Black K-pop fans have been grappling with this for years. Their struggles of loving K-pop while watching that very industry appropriate their culture and profit off of it are apparent in the K-pop fandoms. Black K-pop fans have to put up with the occasional racist language, “idols” openly mocking darker skin, and watching black people be used as ornaments in videos. The ignorance they face while trying to engage in art they love is upsetting to say the least. Not to mention, many black people actively work in the K-pop industry as well.
This is further made complicated when one realizes that the appropriation goes both ways. The African-American community is also responsible for appropriating Asian culture to gain profit. Recently, Nicki Minaj came out with her hit single “Chun Li” which relies heavily on Asian symbolism and motifs. Based off of the character Chun-Li from Streetfighter the videogame, which was a racist caricature of a sexualized Asian woman to begin with, Nicki uses it to infuse her video with racist and reductive Asian imagery. And this is not the first time black artists have relied on Orientalism and racist Asian stereotypes. For more examples, see the Wu-Tang Clan or Kung-Fu Kenny a.k.a Kendrick Lamar.

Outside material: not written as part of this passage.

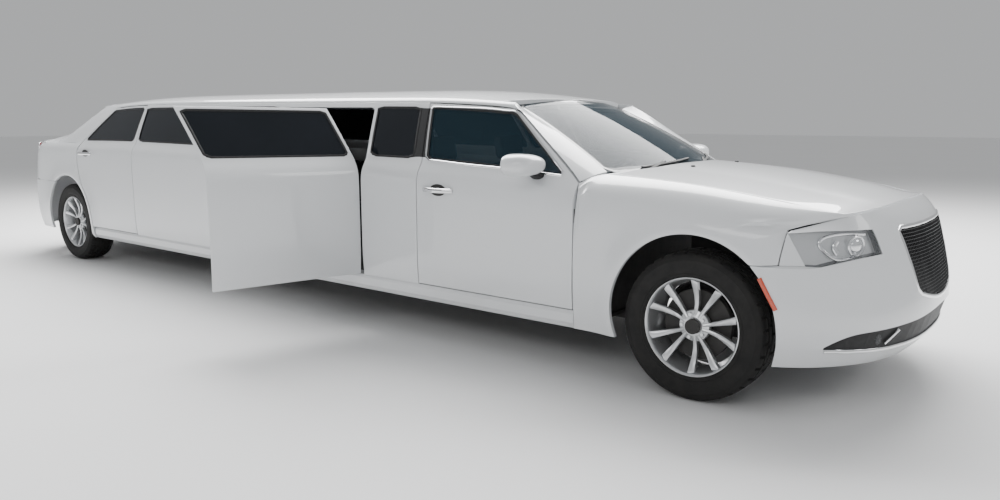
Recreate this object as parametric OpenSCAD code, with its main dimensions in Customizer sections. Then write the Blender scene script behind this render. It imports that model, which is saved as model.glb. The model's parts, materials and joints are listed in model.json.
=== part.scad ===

This issue eventually boils down to the debate of whether people of colour can truly engage in cultural appropriation or is it always, by default, cultural appreciation. Since cultural appropriation is based on an imbalance of power, which community here has the capacity to take wrong advantage of the other? Which community gets to claim oppression at the hands of the other? Who quantifies the power each community wields on stage and in the media?
While the answer to these difficult questions may not come to a simple resolution, K-pop is not immune to the reverberations of these important discourses unfolding on our screens. And we should not stop holding K-pop artists responsible for their actions, especially as they face the scrutiny of a new and diverse audience.